Biosurfactant tailored synthesis of porous polypyrrole nanostructures: A facile approach towards CO2 adsorption and dopamine sensing

Abstract

Nanostructured conducting polymers are known to function as electroactive materials in sensor devices for adsorption and detection of different analytes. For the purpose of dopamine (DA) detection and CO2 gas adsorption we have prepared nanostructured polypyrrole (PPY) with the help of sodium cholate as surfactant.

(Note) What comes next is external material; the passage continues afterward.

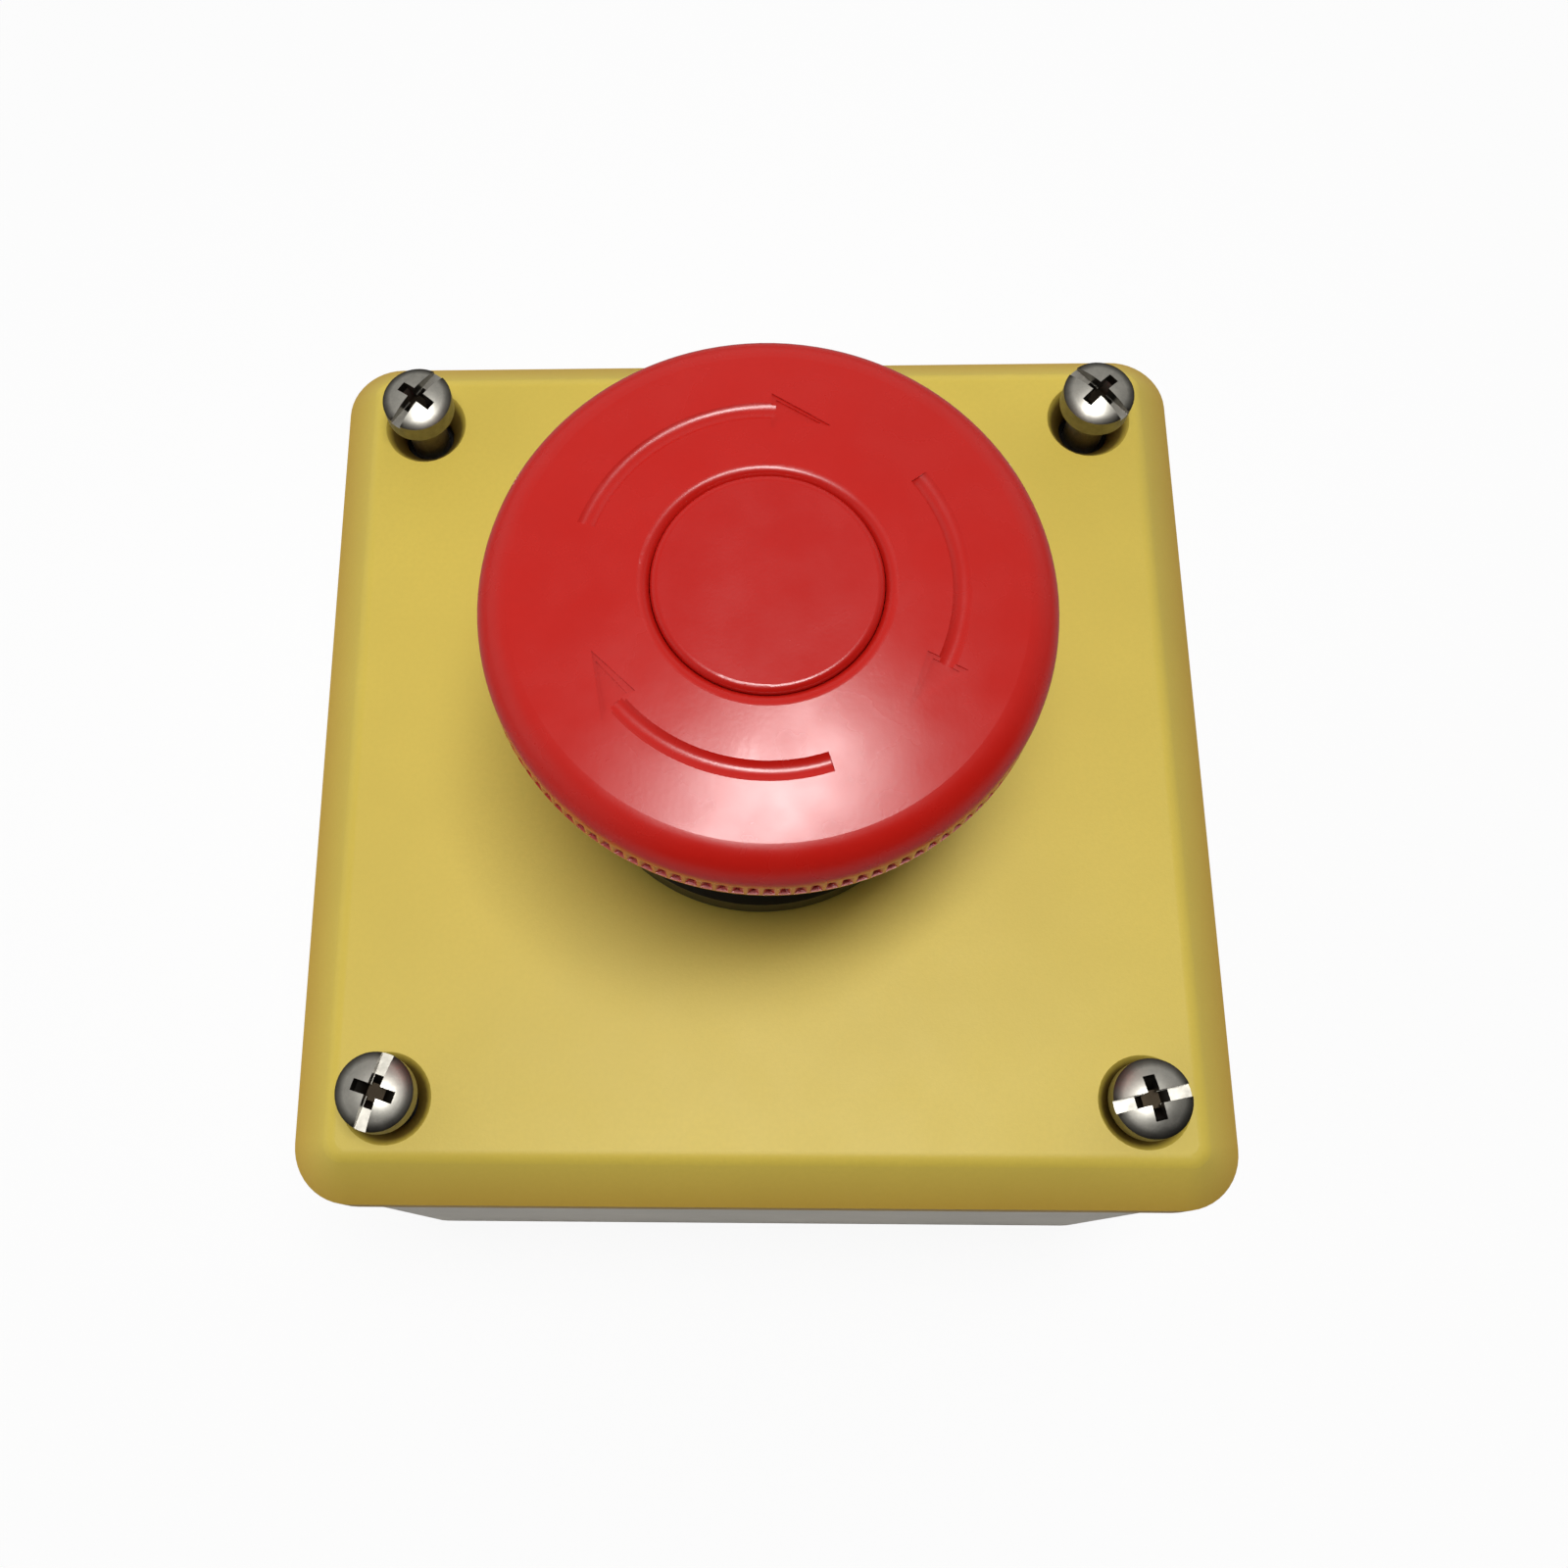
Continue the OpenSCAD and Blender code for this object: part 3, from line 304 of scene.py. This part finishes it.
def metal(name, colour, roughness=0.25, drawn=(1, 1, 1), stain=0.12, scratch=0.15 * MM):
    """Bare or plated metal: fine lines along drawn, uneven gloss and light stains."""
    material, tree, shader, place = new_material(name)
    stretched = put(tree, "ShaderNodeMapping", {"Vector": place, "Scale": drawn}).outputs[0]
    lines = noise(tree, stretched, scratch, detail=3.0, rough=0.6)
    stains = noise(tree, place, STAIN_W, detail=5.0, rough=0.6)
    stained = spread(tree, stains, 0.0, 1.0, *STAIN_RANGE)
    gloss = math_node(tree, "ADD", spread(tree, stains, *STAIN_ROUGHNESS),
                      spread(tree, lines, roughness, roughness + LINE_ROUGHNESS))
    fill(tree, shader, {
        "Base Color": blend_colours(tree, stained, colour, scaled(colour, 1 - stain)),
        "Metallic": 1.0,
        "Roughness": gloss,
        "Normal": bump(tree, lines, LINE_DEPTH, LINE_STRENGTH),
    })
    return material


def shade_painted_lid(material):
    """Paints shade into the lid's colour: darker down its slanted edges, and more in its screw
    holes.
    """
    tree = material.node_tree
    shader = next(node for node in tree.nodes if node.type == "BSDF_PRINCIPLED")
    unshaded_tone = shader.inputs["Base Color"].links[0].from_socket
    place = object_place(tree)
    height = part_of(tree, place, "Z")
    # Painted shade: the lid's colour turns darker and browner down its slanted edges and below
    # them.
    edge = spread(tree, height, EDGE_PAINTED_SHADE, 0.0, LID_TOP - EDGE_H, LID_TOP)
    edge_shaded = blend_colours(tree, edge, unshaded_tone, rgb(*EDGE_SHADE_BROWN))
    # Painted shadow: inside each screw hole, below the lid's top, the colour turns dark brown
    # where the heads shade it.
    squares = []
    for axis in "XY":
        away = math_node(tree, "ABSOLUTE", part_of(tree, place, axis))
        away = math_node(tree, "SUBTRACT", away, SCREW_AT)
        squares.append(math_node(tree, "MULTIPLY", away, away))
    radius = math_node(tree, "SQRT", math_node(tree, "ADD", *squares))
    inside = spread(tree, radius, HOLE_PAINTED_SHADE, 0.0, HOLE_R, HOLE_R + HOLE_BLUR)
    below = spread(tree, height, 1.0, 0.0, LID_TOP - HOLE_SHADED_FROM, LID_TOP - HOLE_UNSHADED_TO)
    share = math_node(tree, "MULTIPLY", inside, below)
    tone = blend_colours(tree, share, edge_shaded, rgb(*HOLE_SHADE_BROWN))
    fill(tree, shader, {"Base Color": tone})
    return material


def screw_head(name, node):
    """Plated screw with painted light and shade: light on its top, its slot's floor and its
    shank, painted shade on its shoulder and in its recess, and between the two on its head's
    side."""
    material, tree, shader, place = new_material(name)
    top = max(vertex.co.z for vertex in node.data.vertices)
    height = part_of(tree, place, "Z")
    level = part_of(tree, put(tree, "ShaderNodeNewGeometry").outputs["Normal"], "Z")
    # Painted light and shade: the recess, the steep shoulder and the head's side take a darker
    # plating colour, and the top and shank a light one.
    open_top = spread(tree, height, 0.0, 1.0, top - RECESS_DARK, top - RECESS_LIGHT)
    flat = spread(tree, level, SHOULDER_TONE, 1.0, SHOULDER_DARK, SHOULDER_LIGHT)
    side = spread(tree, level, SIDE_TONE, 0.0, 0.0, SIDE_END)
    shank = spread(tree, height, 1.0, 0.0, top - HEAD_H - HEAD_BLUR, top - HEAD_H)
    lit = math_node(tree, "MULTIPLY", flat, open_top)
    lit = math_node(tree, "MAXIMUM", math_node(tree, "MAXIMUM", lit, side), shank)
    stains = noise(tree, place, HEAD_STAIN_W, detail=5.0, rough=0.65)
    lines = noise(tree, place, HEAD_LINE_W, detail=3.0, rough=0.6)
    painted_shade_and_stains = math_node(tree, "MULTIPLY", lit,
                     spread(tree, stains, 1.0, HEAD_STAIN_TONE, *HEAD_STAIN_RANGE))
    gloss = math_node(tree, "ADD", spread(tree, stains, *HEAD_ROUGHNESS),
                      spread(tree, lines, *HEAD_LINE_ROUGHNESS))
    fill(tree, shader, {
        "Base Color": blend_colours(tree, painted_shade_and_stains, rgb(*PLATING_PAINTED_SHADE), rgb(*PLATING_LIGHT)),
        "Metallic": 1.0,
        "Roughness": gloss,
        "Normal": bump(tree, lines, LINE_DEPTH, LINE_STRENGTH),
    })
    return material


FINISHES = {
    "lid_plastic": shade_painted_lid(moulded("lid_plastic", rgb(214, 190, 80), roughness=0.45,
                                      mottle=0.035, specular=0.35, swell=0.4, patchy=0.012)),
    "base_plastic": moulded("base_plastic", rgb(222, 216, 204), roughness=0.5),
    "red_plastic": moulded("red_plastic", rgb(191, 28, 20), roughness=0.26, grain=0.3 * MM,
                           depth=0.004 * MM, mottle=0.03, swell=0.5),
    "plug_plastic": moulded("plug_plastic", rgb(188, 26, 19), roughness=0.26,
                            depth=0.005 * MM, mottle=0.03, swell=0.6),
    "black_plastic": moulded("black_plastic", rgb(26, 25, 25), roughness=0.42),
    "white_plastic": moulded("white_plastic", rgb(226, 224, 216)),
    "nc_plastic": moulded("nc_plastic", rgb(150, 34, 30)),
    "nc_plastic_mover": moulded("nc_plastic_mover", rgb(164, 40, 34), roughness=0.36),
    "no_plastic": moulded("no_plastic", rgb(40, 118, 68)),
    "no_plastic_mover": moulded("no_plastic_mover", rgb(48, 132, 78), roughness=0.36),
    "seal_rubber": rubber("seal_rubber", rgb(40, 40, 40)),
    "zinc_steel": metal("zinc_steel", rgb(196, 196, 190), roughness=0.28),
    "spring_steel": metal("spring_steel", rgb(176, 176, 174), roughness=0.3,
                          drawn=(0.3, 0.3, 1)),
    "ball_steel": metal("ball_steel", rgb(214, 214, 214), roughness=0.1, stain=0.04),
    "contact_brass": metal("contact_brass", rgb(214, 180, 104), roughness=0.28,
                           drawn=(0.2, 1, 1)),
}


def dress(part):
    """Gives a CAD node its finish. Each cover screw has its own, set by its height."""
    node = frame["nodes"][part["node"]]
    if part["material_slot"] == "screw_steel":
        finish = screw_head(part["node"], node)
    else:
        finish = FINISHES[part["material_slot"]]
    for index in range(len(node.data.materials)):
        node.data.materials[index] = finish


def make_spring(name):
    """A copy of the coil, fixed to the enclosure, in place of the stiff CAD one, which it hides.
    """
    coil = bpy.data.objects.new(name + "_coil", frame["nodes"][name].data.copy())
    bpy.context.scene.collection.objects.link(coil)
    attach(coil, "enclosure")
    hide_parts(name)
    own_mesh(coil)


def make_camera():
    """The camera at the photograph's angle."""
    forward = Vector((math.sin(CAMERA_ASIDE) * math.cos(CAMERA_DOWN),
                      math.cos(CAMERA_ASIDE) * math.cos(CAMERA_DOWN),
                      -math.sin(CAMERA_DOWN)))
    level = Vector((math.cos(CAMERA_ASIDE), -math.sin(CAMERA_ASIDE), 0))
    upright = level.cross(forward)
    right = level * math.cos(CAMERA_ROLL) + upright * math.sin(CAMERA_ROLL)
    up = upright * math.cos(CAMERA_ROLL) - level * math.sin(CAMERA_ROLL)
    data = bpy.data.cameras.new("camera")
    data.sensor_width = CAMERA_SENSOR
    data.lens = CAMERA_LENS
    data.shift_x, data.shift_y = CAMERA_SHIFT
    data.clip_start = CAMERA_CLIP
    camera = bpy.data.objects.new("camera", data)
    turn = Matrix((right, up, -forward)).transposed().to_4x4()
    camera.matrix_world = Matrix.Translation(CAMERA_AT) @ turn
    bpy.context.scene.collection.objects.link(camera)
    bpy.context.scene.camera = camera


def make_lamp():
    """A rectangular lamp overhead whose face has the given brightness."""
    data = bpy.data.lights.new("softbox", "AREA")
    data.shape = "RECTANGLE"
    data.size, data.size_y = SOFTBOX_SIZE
    data.energy = SOFTBOX_BRIGHTNESS * math.pi * SOFTBOX_SIZE[0] * SOFTBOX_SIZE[1]
    lamp = bpy.data.objects.new("softbox", data)
    lamp.location = SOFTBOX_AT
    lamp.rotation_mode = "QUATERNION"
    lamp.rotation_quaternion = (SOFTBOX_AIM - SOFTBOX_AT).to_track_quat("-Z", "Y")
    bpy.context.scene.collection.objects.link(lamp)


def ray_kinds(tree):
    """Two outputs: 1 for rays straight from the camera, and 1 for mirrored and refracted rays."""
    path = put(tree, "ShaderNodeLightPath").outputs
    bounced = math_node(tree, "MAXIMUM", path["Is Glossy Ray"], path["Is Transmission Ray"])
    return path["Is Camera Ray"], bounced


def make_world():
    """White behind the object; light and reflections see the studio's walls and ceiling."""
    world = bpy.data.worlds.new("studio")
    tree = empty_tree(world)
    seen, mirrored = ray_kinds(tree)
    direction = put(tree, "ShaderNodeTexCoord").outputs["Generated"]
    walls = spread(tree, part_of(tree, direction, "Z"), HORIZON, CEILING,
                   HORIZON_TOP, CEILING_START)
    walls = blend_numbers(tree, mirrored, walls, MIRRORED)
    towards = put(tree, "ShaderNodeVectorMath", {0: direction, 1: PALE_SIDE},
                  operation="DOT_PRODUCT").outputs["Value"]
    studio = math_node(tree, "MULTIPLY", walls,
                       spread(tree, towards, 0.0, 1.0, DARK_FROM, DARK_TO))
    strength = math_node(tree, "MAXIMUM", studio, seen)
    glow = put(tree, "ShaderNodeBackground", {"Color": WHITE, "Strength": strength})
    put(tree, "ShaderNodeOutputWorld", {"Surface": glow.outputs[0]})
    bpy.context.scene.world = world


def make_floor():
    """A pale floor that shows white with a soft shadow. Reflections see it dimmed."""
    mesh = bpy.data.meshes.new("floor")
    low = CAD_BOX[0].z - FLOOR_DROP
    corners = [(x * FLOOR_HALF, y * FLOOR_HALF, low)
               for x, y in ((-1, -1), (1, -1), (1, 1), (-1, 1))]
    mesh.from_pydata(corners, [], [(0, 1, 2, 3)])
    floor = bpy.data.objects.new("floor", mesh)
    bpy.context.scene.collection.objects.link(floor)
    material = bpy.data.materials.new("floor")
    tree = empty_tree(material)
    seen, mirrored = ray_kinds(tree)
    card = put(tree, "ShaderNodeBsdfDiffuse", {"Color": FLOOR_GREY})
    glow = put(tree, "ShaderNodeEmission", {"Color": WHITE, "Strength": seen})
    share = math_node(tree, "ADD", math_node(tree, "MULTIPLY", seen, 1 - FLOOR_SHADE),
                      math_node(tree, "MULTIPLY", mirrored, 1 - MIRRORED))
    mixed = put(tree, "ShaderNodeMixShader",
                {0: share, 1: card.outputs[0], 2: glow.outputs[0]})
    put(tree, "ShaderNodeOutputMaterial", {"Surface": mixed.outputs[0]})
    mesh.materials.append(material)


for part in frame["record"]["subparts"]:
    dress(part)
    if part["node"] in SPRINGS:
        make_spring(part["node"])
make_camera()
make_lamp()
make_world()
make_floor()
bpy.context.scene.view_settings.view_transform = "Standard"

X-ray diffraction (XRD), Fourier transform infrared spectroscopy (FTIR), Scanning electron microscopy (SEM), Transmission electron microscopy (TEM) analyses and Brunauer–Emmett–Teller (BET) measurement have been done for the characterization of nanostructure and morphology of the prepared PPY. From the sorption measurement, it is observed that the rodlike PPY structures show highest N2 uptake (91.6 mL g−1) along with appreciable surface area (85.81 m2/g) and porosity (2.53 and 4.51 nm) values. It is also observed that the maximum uptake of CO2 is 173.885 mL g−1 at 195K for the PPY synthesized without any surfactant. Electrochemical characterization of PPY modified glassy carbon electrode (GCE) was done with impedance and cyclic voltammetry experiments. DA sensing in presence of ascorbic acid, uric acid and glucose was done by LSV technique. The PPY modified electrode exhibits sensitivity values of 0.301 and 0.19 μA μM−1 cm2 over two ranges of detection limits of 0.09–0.56 and 10–50 μM for dopamine, respectively (signal/noise = 3).